[BEGIN Extracted information]

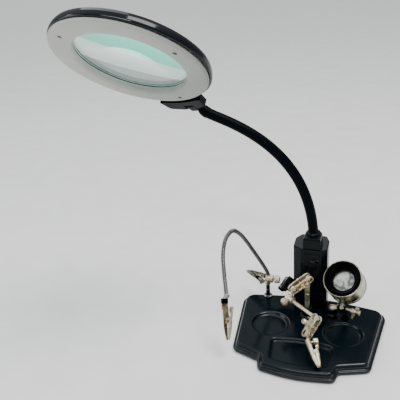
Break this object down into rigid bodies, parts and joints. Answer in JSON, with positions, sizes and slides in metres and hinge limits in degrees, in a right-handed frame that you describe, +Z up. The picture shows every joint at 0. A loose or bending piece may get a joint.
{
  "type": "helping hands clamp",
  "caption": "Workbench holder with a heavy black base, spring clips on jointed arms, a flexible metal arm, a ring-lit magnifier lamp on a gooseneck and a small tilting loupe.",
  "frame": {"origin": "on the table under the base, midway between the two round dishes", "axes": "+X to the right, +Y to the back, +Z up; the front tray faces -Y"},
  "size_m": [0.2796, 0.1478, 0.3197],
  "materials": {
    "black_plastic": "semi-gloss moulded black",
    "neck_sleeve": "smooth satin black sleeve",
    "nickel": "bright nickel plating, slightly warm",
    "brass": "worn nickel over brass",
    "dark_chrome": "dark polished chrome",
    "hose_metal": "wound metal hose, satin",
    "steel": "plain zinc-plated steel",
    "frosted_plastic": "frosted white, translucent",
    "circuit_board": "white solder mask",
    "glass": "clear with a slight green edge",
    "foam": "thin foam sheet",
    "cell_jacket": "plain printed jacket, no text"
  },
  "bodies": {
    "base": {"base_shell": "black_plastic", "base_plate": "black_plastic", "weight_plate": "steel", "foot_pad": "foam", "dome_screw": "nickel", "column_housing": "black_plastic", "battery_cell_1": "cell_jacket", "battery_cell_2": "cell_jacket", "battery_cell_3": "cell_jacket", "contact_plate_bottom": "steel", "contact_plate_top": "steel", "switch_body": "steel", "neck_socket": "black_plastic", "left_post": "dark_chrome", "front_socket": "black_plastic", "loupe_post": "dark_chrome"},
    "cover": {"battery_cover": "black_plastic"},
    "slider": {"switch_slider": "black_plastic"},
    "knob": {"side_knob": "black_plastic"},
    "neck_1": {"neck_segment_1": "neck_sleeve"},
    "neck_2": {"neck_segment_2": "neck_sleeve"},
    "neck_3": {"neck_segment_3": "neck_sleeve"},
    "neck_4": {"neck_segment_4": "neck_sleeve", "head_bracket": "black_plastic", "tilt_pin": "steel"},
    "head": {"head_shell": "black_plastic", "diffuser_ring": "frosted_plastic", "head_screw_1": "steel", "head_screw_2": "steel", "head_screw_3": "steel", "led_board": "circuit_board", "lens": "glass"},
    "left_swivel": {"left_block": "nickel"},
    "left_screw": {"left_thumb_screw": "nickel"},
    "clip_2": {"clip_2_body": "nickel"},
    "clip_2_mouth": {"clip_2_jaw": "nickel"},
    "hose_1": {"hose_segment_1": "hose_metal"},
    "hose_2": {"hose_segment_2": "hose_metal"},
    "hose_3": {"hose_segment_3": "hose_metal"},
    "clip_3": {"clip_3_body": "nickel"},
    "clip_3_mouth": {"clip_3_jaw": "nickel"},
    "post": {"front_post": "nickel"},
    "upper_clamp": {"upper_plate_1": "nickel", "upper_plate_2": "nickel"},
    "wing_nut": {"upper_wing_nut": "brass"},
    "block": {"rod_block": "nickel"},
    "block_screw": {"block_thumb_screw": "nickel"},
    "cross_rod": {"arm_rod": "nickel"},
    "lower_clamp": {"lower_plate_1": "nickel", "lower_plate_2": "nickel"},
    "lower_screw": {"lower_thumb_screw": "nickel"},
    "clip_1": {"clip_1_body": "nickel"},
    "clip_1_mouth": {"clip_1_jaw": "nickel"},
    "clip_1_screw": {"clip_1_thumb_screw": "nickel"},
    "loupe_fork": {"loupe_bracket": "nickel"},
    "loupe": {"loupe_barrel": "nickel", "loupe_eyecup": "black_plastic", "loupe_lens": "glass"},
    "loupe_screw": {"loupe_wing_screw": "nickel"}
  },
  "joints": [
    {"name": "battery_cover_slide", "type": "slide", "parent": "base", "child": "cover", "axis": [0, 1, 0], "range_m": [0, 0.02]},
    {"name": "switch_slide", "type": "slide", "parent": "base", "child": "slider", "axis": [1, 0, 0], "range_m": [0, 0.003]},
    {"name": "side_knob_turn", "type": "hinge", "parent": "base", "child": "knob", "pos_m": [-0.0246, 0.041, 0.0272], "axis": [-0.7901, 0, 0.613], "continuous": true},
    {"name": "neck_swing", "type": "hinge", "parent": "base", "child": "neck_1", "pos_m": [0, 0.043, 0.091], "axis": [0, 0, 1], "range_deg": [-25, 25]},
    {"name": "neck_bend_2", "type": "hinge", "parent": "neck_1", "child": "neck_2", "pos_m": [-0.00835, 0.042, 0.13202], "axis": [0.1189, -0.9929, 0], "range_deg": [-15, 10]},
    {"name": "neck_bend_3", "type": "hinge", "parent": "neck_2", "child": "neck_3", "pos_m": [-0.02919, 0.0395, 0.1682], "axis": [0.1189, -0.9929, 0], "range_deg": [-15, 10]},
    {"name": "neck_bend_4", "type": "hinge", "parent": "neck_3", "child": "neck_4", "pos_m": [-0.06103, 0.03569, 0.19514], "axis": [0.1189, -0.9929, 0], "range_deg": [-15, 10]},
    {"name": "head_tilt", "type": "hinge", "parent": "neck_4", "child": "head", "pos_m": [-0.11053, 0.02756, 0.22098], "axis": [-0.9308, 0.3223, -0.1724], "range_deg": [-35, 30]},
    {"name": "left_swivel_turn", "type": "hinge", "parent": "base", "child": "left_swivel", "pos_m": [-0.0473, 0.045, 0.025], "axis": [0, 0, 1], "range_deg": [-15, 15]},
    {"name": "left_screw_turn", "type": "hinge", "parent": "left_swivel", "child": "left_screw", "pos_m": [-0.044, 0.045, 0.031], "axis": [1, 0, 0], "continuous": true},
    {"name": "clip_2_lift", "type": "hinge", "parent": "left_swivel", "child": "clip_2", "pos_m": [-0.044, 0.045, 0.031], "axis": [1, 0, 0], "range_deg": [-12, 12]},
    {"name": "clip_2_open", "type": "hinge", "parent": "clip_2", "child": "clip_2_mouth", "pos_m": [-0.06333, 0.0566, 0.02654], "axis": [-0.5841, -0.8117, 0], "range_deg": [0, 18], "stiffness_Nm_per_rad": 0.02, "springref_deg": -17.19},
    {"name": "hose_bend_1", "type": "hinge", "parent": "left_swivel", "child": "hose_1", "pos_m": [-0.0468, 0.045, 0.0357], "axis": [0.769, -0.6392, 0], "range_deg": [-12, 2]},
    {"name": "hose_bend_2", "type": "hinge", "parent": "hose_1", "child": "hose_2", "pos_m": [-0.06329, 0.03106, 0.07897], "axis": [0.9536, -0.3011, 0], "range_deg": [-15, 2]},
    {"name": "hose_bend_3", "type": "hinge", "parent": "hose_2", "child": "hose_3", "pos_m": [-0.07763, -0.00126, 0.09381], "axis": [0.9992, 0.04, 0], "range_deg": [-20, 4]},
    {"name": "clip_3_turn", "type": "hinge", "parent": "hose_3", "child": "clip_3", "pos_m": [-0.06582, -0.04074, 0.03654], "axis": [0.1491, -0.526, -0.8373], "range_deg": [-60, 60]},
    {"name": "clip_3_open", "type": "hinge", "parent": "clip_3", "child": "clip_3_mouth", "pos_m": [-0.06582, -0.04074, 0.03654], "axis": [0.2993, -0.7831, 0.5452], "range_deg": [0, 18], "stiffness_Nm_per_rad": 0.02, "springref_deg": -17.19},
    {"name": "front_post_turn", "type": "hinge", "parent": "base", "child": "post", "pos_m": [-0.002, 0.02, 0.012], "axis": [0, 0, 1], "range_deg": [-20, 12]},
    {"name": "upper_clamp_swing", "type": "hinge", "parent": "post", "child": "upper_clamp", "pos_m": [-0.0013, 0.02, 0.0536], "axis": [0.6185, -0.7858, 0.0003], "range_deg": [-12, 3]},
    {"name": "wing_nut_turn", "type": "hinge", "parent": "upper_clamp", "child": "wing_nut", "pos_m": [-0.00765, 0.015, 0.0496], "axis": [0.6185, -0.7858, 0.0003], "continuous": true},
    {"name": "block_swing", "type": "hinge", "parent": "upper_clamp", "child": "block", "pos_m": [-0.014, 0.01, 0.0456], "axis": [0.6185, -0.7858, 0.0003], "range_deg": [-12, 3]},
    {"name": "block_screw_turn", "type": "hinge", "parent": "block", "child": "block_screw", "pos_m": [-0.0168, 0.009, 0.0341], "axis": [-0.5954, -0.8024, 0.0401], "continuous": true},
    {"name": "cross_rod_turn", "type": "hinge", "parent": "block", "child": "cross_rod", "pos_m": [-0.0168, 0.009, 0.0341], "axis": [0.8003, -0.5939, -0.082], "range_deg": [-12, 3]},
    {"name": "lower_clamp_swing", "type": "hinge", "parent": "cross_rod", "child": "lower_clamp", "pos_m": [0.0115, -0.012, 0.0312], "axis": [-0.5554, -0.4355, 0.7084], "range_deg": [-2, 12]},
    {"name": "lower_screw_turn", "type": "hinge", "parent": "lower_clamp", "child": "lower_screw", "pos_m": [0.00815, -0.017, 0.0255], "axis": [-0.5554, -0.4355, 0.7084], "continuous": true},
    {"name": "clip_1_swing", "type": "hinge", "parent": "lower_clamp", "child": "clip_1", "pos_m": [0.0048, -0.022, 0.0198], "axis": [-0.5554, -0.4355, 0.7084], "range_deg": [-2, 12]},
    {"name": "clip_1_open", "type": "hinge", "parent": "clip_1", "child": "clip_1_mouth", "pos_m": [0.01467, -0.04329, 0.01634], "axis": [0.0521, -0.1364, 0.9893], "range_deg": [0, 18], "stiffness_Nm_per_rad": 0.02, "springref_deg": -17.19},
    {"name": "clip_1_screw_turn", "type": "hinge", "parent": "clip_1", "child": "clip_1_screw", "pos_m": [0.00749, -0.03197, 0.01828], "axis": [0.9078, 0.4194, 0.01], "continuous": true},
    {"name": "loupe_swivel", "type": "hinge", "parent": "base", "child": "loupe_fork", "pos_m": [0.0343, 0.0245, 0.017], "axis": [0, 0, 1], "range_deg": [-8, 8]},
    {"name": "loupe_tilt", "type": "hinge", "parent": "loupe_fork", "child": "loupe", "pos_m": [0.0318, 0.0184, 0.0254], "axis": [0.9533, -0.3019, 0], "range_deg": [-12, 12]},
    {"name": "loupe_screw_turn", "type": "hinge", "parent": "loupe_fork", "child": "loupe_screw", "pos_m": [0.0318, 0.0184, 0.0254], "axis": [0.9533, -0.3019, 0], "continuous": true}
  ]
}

[END Extracted information]
[BEGIN Extracted information]

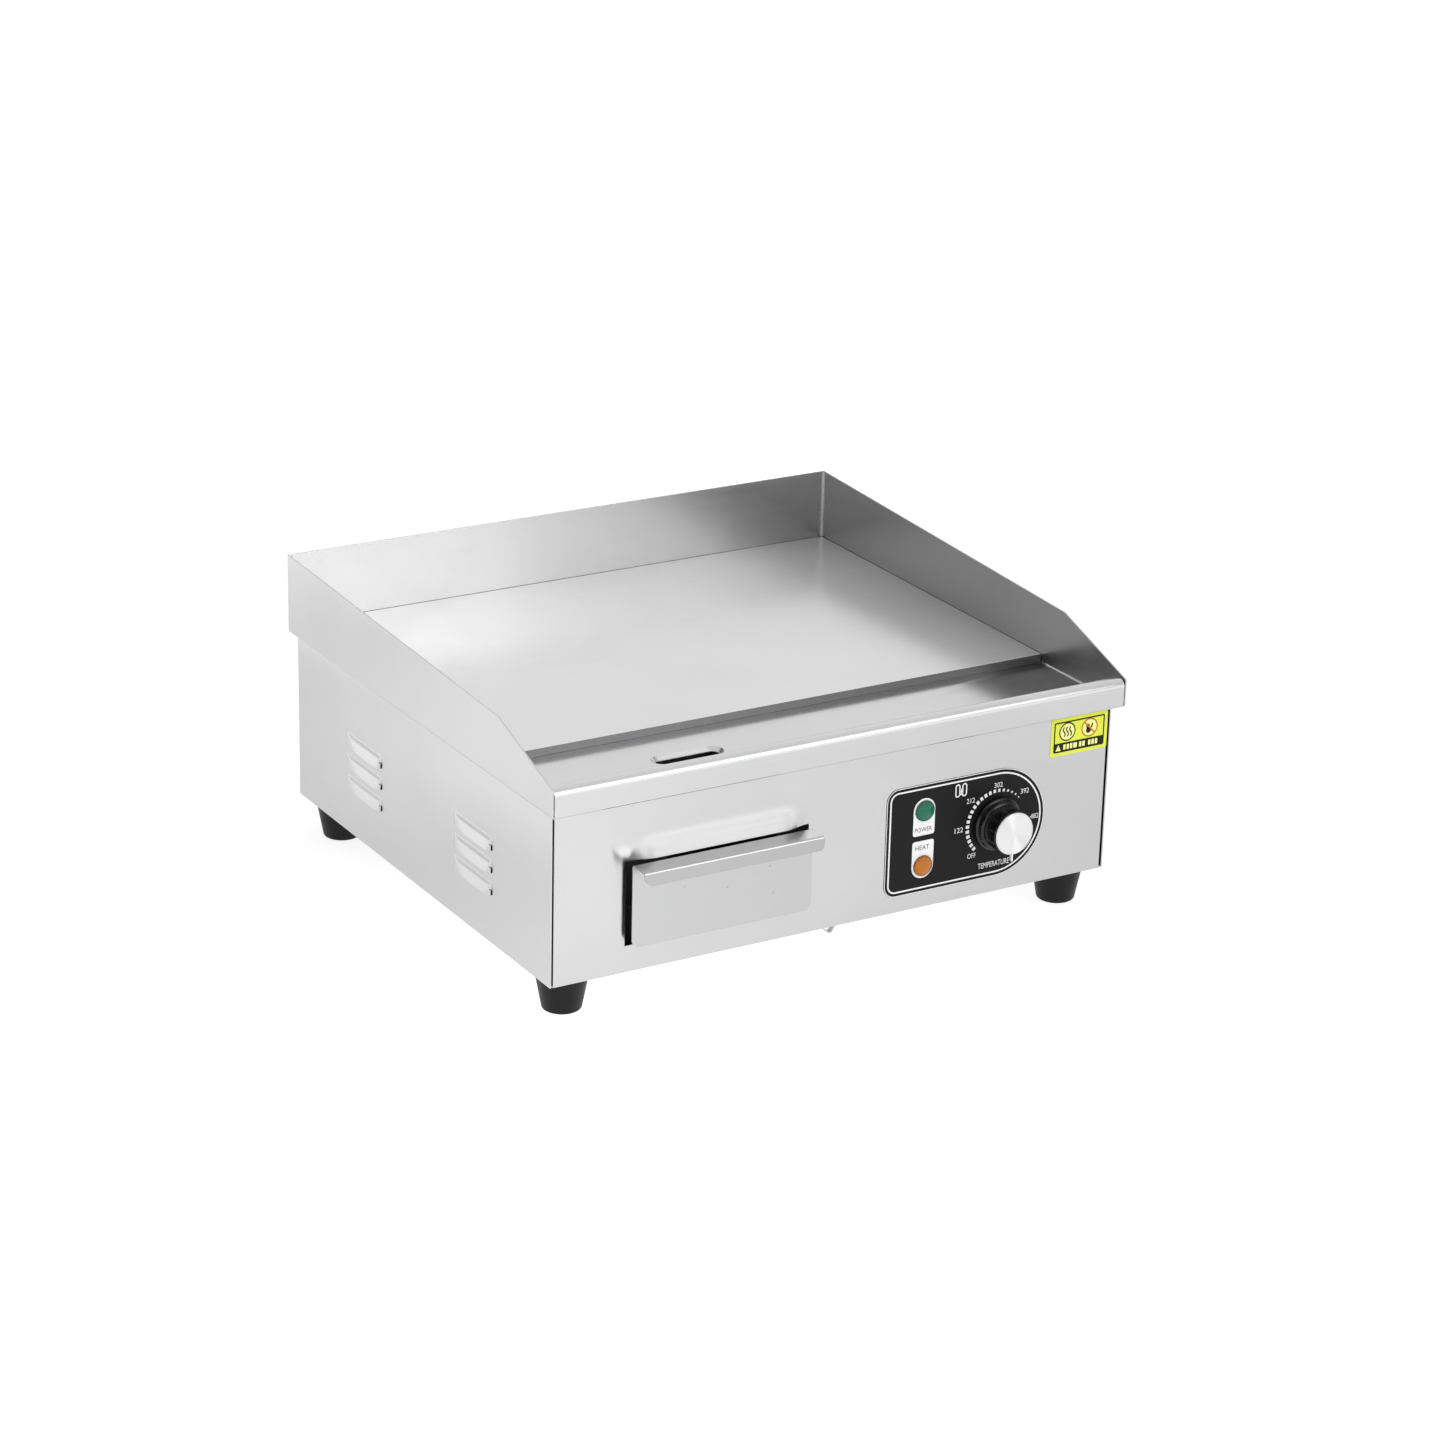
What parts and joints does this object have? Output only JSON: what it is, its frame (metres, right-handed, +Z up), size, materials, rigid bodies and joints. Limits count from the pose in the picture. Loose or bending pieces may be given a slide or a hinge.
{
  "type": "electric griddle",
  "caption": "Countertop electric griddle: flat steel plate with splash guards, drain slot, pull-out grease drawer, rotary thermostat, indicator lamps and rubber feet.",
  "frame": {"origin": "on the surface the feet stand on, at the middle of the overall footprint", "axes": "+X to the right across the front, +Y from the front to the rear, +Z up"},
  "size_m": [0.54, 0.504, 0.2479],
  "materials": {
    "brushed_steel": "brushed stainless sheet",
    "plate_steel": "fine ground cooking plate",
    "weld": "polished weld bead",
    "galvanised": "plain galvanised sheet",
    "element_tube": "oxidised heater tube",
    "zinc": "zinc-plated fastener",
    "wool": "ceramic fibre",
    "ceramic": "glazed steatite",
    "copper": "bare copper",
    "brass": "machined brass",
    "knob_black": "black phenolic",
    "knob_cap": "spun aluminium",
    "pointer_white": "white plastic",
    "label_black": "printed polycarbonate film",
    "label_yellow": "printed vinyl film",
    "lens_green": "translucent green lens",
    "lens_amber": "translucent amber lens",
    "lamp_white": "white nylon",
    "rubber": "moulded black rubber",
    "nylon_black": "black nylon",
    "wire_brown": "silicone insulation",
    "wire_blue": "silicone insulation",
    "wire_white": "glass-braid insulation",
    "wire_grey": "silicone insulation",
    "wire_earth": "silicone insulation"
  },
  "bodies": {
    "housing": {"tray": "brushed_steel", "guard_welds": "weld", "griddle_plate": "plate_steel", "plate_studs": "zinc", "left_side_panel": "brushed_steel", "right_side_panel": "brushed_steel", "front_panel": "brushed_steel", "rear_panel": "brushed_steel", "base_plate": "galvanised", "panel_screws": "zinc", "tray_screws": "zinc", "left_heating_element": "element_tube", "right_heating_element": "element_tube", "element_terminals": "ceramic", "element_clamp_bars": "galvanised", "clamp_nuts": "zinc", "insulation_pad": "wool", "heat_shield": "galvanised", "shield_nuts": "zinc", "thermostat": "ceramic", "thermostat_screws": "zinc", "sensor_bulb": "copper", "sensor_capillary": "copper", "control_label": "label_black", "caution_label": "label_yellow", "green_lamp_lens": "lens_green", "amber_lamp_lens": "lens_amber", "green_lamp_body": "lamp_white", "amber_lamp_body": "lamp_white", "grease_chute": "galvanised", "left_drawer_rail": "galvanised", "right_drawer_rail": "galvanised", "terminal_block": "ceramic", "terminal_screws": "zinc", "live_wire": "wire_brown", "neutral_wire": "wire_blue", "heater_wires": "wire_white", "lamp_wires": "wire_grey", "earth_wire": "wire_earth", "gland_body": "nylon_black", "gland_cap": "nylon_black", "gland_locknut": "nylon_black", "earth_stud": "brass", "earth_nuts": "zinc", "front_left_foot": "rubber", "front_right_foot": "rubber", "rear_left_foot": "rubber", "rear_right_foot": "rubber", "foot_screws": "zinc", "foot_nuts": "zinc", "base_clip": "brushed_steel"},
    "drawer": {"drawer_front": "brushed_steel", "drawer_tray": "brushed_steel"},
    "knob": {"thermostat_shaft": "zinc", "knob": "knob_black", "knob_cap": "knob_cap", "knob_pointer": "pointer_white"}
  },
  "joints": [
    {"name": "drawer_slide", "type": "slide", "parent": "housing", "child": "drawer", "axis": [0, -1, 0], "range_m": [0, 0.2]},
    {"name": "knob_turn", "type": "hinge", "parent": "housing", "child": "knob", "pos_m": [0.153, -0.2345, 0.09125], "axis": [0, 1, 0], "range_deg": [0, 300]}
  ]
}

[END Extracted information]

Search the data above for the string "with" and copy each line that has it.

Break this object down into rigid bodies, parts and joints. Answer in JSON, with positions, sizes and slides in metres and hinge limits in degrees, in a right-handed frame that you describe, +Z up. The picture shows every joint at 0. A loose or bending piece may get a joint.
  "caption": "Workbench holder with a heavy black base, spring clips on jointed arms, a flexible metal arm, a ring-lit magnifier lamp on a gooseneck and a small tilting loupe.",
    "glass": "clear with a slight green edge",
  "caption": "Countertop electric griddle: flat steel plate with splash guards, drain slot, pull-out grease drawer, rotary thermostat, indicator lamps and rubber feet.",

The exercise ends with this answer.